* _Direction_
Work through the listing below and count the lines that hold "manifold". Answer with the number alone.
— begin Supplied material —
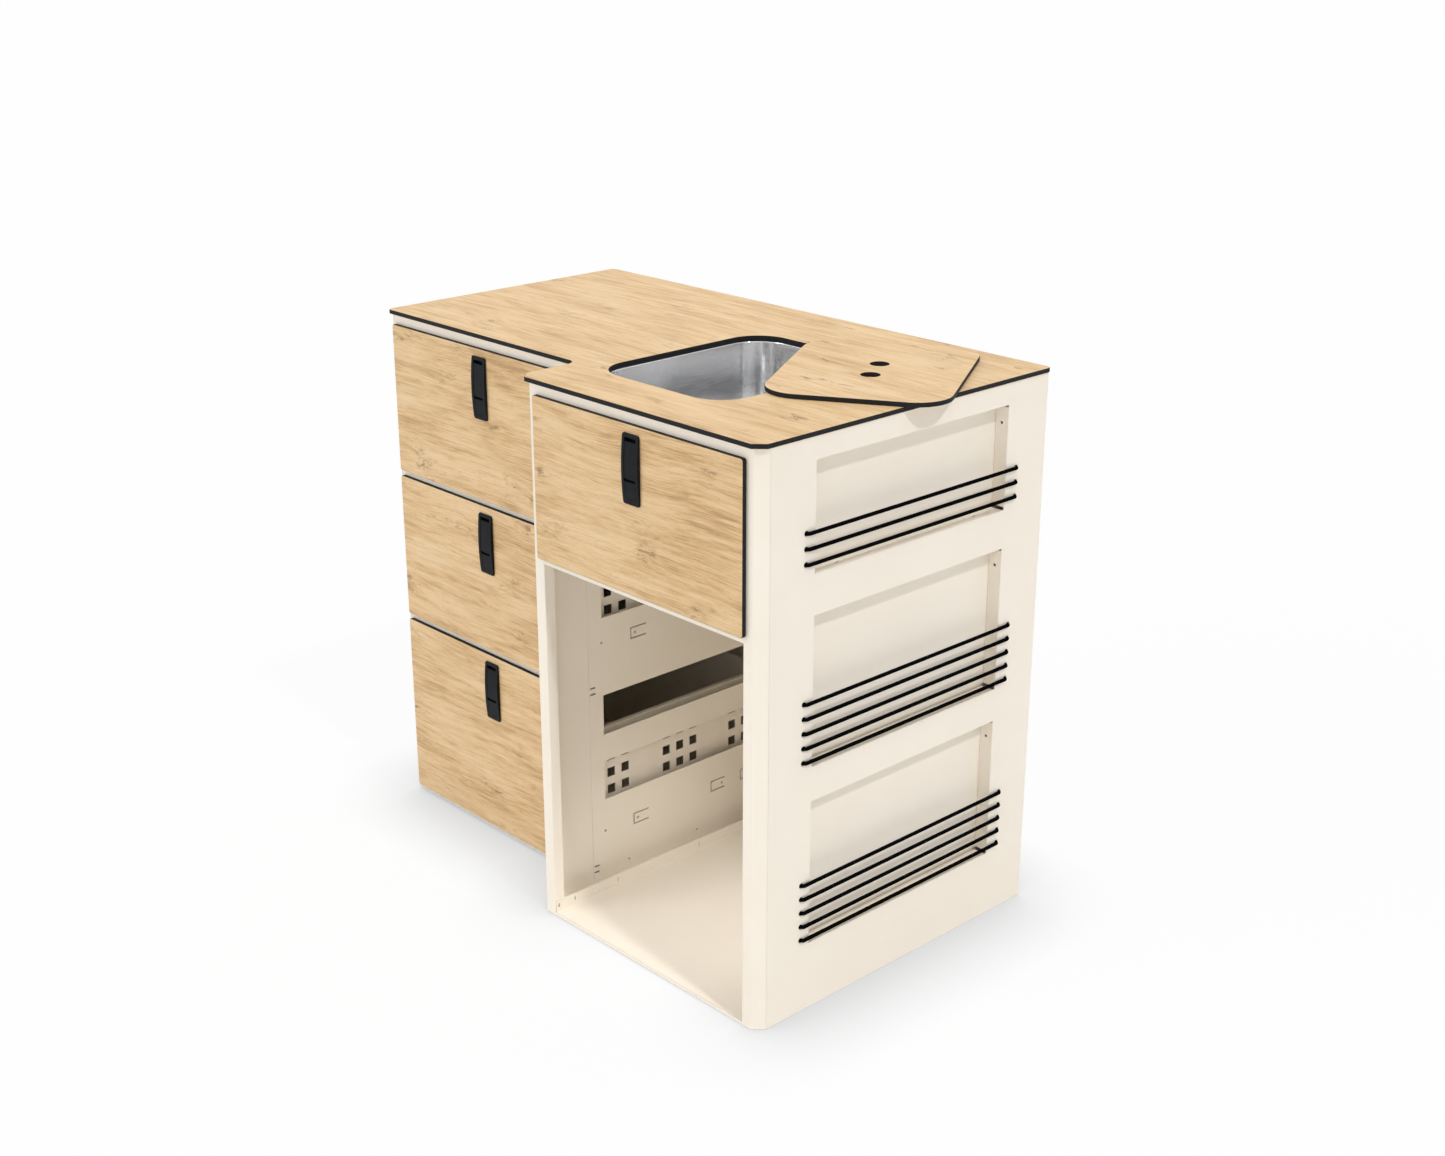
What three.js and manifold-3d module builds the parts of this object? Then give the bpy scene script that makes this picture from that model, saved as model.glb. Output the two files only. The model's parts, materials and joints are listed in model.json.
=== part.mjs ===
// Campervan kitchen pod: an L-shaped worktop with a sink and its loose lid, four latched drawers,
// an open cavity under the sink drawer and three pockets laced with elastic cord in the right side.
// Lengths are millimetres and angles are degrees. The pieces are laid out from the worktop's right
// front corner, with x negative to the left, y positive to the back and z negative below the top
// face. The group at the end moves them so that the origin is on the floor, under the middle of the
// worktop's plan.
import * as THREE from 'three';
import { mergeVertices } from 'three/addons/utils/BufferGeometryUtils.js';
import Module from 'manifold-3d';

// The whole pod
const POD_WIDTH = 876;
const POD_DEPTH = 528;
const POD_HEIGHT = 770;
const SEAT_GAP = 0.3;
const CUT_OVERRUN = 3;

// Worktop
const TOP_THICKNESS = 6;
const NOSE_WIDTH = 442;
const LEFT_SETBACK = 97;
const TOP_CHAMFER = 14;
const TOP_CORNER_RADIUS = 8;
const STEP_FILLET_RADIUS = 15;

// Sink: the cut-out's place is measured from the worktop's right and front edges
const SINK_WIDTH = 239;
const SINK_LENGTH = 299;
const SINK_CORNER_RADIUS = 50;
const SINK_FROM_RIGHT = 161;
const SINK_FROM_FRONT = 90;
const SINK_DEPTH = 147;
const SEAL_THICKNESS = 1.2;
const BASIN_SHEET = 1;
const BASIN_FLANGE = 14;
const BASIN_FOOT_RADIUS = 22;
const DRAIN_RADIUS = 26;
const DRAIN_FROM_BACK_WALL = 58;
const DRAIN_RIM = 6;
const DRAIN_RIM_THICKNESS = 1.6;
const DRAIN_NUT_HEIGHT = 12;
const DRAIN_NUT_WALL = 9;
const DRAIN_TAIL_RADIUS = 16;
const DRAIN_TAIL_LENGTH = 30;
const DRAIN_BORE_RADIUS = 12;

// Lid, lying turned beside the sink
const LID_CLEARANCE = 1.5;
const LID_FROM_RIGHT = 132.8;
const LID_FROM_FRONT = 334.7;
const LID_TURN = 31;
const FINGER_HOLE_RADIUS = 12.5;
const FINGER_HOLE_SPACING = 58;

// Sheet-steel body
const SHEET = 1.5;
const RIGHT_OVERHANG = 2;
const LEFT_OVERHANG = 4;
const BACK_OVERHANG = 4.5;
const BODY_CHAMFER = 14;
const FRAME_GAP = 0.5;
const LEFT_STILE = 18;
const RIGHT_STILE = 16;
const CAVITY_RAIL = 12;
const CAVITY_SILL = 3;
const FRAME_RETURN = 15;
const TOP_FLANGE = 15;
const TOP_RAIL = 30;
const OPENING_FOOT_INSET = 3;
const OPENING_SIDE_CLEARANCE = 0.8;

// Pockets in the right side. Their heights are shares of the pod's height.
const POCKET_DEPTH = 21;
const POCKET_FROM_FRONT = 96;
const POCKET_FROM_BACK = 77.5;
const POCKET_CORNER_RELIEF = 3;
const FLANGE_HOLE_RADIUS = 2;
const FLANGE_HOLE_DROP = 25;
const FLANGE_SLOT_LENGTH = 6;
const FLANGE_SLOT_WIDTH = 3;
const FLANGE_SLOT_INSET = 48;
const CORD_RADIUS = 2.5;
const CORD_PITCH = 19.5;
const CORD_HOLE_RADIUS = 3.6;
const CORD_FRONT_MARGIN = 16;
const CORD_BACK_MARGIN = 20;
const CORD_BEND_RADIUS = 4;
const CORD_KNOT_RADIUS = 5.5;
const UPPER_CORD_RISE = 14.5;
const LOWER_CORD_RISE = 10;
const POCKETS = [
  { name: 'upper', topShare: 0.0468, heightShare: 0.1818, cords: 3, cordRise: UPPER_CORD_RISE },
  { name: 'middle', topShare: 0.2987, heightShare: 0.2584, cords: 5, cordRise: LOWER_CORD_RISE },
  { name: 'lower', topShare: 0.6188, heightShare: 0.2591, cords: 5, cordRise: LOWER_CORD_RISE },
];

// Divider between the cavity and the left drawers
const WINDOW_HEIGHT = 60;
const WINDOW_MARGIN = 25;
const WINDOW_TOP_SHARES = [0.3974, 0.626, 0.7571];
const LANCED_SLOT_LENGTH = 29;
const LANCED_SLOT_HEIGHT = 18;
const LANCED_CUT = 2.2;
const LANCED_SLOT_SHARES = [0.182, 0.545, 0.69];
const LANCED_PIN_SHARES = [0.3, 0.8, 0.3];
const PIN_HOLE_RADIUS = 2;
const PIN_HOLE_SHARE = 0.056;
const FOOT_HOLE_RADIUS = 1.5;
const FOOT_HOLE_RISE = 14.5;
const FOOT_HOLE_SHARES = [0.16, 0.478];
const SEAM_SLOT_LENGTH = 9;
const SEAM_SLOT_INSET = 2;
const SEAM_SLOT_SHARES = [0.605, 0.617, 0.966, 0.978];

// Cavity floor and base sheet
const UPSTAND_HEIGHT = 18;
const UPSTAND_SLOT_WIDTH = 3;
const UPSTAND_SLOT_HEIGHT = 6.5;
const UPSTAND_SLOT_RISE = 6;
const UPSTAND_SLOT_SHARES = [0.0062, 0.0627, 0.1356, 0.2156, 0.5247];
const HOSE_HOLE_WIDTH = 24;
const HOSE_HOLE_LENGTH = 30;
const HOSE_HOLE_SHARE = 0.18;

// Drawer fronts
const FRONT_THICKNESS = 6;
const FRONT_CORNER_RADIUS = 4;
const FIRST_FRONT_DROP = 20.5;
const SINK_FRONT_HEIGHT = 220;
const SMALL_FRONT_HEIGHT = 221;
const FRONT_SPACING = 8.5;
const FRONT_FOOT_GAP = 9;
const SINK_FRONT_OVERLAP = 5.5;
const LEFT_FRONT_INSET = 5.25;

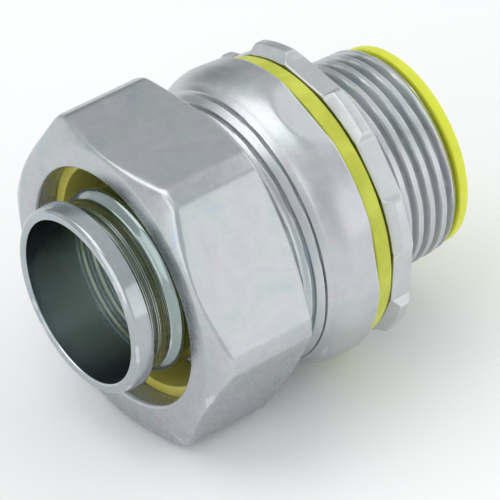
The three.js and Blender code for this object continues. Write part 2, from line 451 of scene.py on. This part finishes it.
— end Supplied material —
* _Written solution_
2